I martiri dei diritti

A Baghdad, a Tahrir Square – Piazza della Liberazione – il volto di un ragazzo è ritratto in un imponente murales. È Safaa al-Saray, un attivista per i diritti umani e un’icona della rivolta irachena. Ma era anche un poeta, un musicista e un blogger, con un grande seguito sui social media. Era e non è, perché il 28 ottobre del 2019, mentre partecipava a una protesta pacifica, Safaa è stato colpito alla testa da una bombola di gas lacrimogeno lanciata dalla polizia. È morto 7 ore più tardi, in ospedale, per le ferite riportate. Prima di allora, era stato già arrestato tre volte e viveva costantemente sorvegliato e minacciato. Molto probabilmente a causa della sua denuncia contro la corruzione del governo iracheno, che portava avanti dal 2011 organizzando e partecipando a numerose proteste, durante le quali documentava e denunciava la repressione brutale delle forze dell’ordine.

Ma non si tratta dell’unica mosca bianca in difesa dei diritti e delle libertà.

Più recentemente, lo scorso 27 agosto a Istanbul, l’avvocatessa e attivista per i diritti umani Ebru Timtik è morta in un carcere dopo 238 giorni di sciopero della fame. Il suo corpo è diventato sempre più piccolo finché il suo cuore non ha più retto. Nei suoi ultimi giorni pesava appena 30 chili e poteva bere solo attraverso una piccola siringa. Era stata condannata insieme ad altri 17 colleghi a 13 anni e mezzo di carcere per “appartenenza a gruppo terroristico”, in particolar modo al gruppo leninista Dhkp-c – Fronte di Liberazione del Popolo Rivoluzionario – considerato il covo dei “brigatisti” turchi. Con loro, Timtik aveva difeso la famiglia di Berkin Elvan, un adolescente morto in seguito alle ferite riportate durante le proteste di Gezi Park nel 2013.

Solo nel 2019 sono stati 304, tra uomini e donne, gli attivisti che sono stati uccisi per il loro impegno in difesa dei diritti umani. In 31 diversi paesi del mondo, come riporta il rapporto della ONG internazionale Front Line Defenders – un’organizzazione non-governativa con sede a Dublino che offre supporto pratico ai difensori dei diritti umani a rischio.

Le loro colpe sono tutte da ricercare nei loro principi e nella loro responsabilità verso la difesa di ciò in cui credono: la tutela dell’ambiente, dei diritti LGBTIQ, dei popoli indigeni, della libertà di espressione, per la loro opposizione a regimi autoritari e corrotti, o per aver partecipato a proteste pacifiche.
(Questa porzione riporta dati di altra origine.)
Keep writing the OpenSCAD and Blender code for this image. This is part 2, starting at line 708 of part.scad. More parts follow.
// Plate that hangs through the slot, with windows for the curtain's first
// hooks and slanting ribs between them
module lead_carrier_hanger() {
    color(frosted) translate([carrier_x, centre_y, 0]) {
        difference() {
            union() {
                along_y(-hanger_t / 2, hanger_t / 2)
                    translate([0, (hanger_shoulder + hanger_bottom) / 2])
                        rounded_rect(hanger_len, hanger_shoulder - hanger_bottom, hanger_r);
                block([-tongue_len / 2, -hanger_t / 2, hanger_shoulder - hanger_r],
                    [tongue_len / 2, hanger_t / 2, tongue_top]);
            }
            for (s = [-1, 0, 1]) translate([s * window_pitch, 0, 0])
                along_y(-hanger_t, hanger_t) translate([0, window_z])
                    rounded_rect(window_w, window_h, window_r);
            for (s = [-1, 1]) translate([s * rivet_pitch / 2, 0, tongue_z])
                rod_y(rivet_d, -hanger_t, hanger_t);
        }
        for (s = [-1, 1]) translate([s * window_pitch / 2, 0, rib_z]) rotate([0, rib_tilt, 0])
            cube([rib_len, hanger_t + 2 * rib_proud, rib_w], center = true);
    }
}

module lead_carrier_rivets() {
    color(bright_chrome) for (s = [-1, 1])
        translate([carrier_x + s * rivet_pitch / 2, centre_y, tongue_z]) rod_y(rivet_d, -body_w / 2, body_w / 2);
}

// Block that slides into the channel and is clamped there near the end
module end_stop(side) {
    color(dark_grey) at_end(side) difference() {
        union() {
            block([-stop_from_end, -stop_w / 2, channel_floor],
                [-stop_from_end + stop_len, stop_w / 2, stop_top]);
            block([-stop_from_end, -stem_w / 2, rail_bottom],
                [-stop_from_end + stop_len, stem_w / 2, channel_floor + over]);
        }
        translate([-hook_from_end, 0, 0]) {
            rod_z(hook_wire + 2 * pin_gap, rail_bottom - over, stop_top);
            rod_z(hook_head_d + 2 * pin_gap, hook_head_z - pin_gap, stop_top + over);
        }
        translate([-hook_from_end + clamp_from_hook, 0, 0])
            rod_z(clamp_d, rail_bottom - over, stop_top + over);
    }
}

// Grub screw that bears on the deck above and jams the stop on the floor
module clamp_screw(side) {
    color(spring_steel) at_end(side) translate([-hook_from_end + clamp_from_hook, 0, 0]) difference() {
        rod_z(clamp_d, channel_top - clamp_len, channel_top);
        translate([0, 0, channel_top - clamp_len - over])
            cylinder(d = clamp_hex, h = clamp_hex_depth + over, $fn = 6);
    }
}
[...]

Secondo i dati raccolti dalla ONG, nell’85% dei casi i difensori avevano già ricevuto minacce prima di essere uccisi, il 13% delle vittime è costituito da donne, e il 40% difendeva diritti ambientali, della terra e dei popoli indigeni.

Ma gli omicidi sono solo l’ultima tessera di un domino malato. Prima dell’uccisione c’è sempre la criminalizzazione, la prigionia, la minaccia e l’aggressione. Ciò nonostante c’è chi ancora trova il coraggio di alzare la voce, tirare su la testa e di non nascondersi. Come Rebecca Kabugho, la più giovane prigioniera politica al mondo, che consapevolmente afferma: «nella lotta civile e non violenta ti possono arrestare, condannare, si può anche morire, ma questi non sono motivi per abbandonare; anzi, lottiamo proprio per una giustizia che funzioni e perché non ci siano più condanne ingiuste, lo facciamo per le generazioni future».

Attiva nei ranghi del movimento civile e non violento Lucha (Lutte pour le Changement – Lotta per il cambiamento), il suo impegno le ha reso la notorietà anche al di fuori del suo paese, il Congo. Tanto che nel 2017 ha ricevuto il premio internazionale Women of Courage grazie al quale ogni anno vengono premiate donne di tutto il mondo che hanno dimostrato coraggio, forza e leadership. Un riconoscimento che Rebecca ha usato solo per allargare i propri orizzonti e incontrare altre donne che lottano come lei per cause altrettanto valide.

Oggi Rebecca collabora con un artista congolese, Yves Mwabma, per portare in giro uno spettacolo teatrale che parla della lotta non violenta in Congo. La protesta continua seppur in forme diverse, ma mantiene lo stesso obiettivo: quello di «fare della Repubblica Democratica del Congo un paese nuovo nel quale la giustizia sociale e la dignità umana possano regnare, in cui i figli e le figlie del paese possano essere fiere di farne parte, un Congo che promuova la dignità delle sue comunità e che faccia emergere il paese al cuore dello sviluppo dell’Africa e del mondo».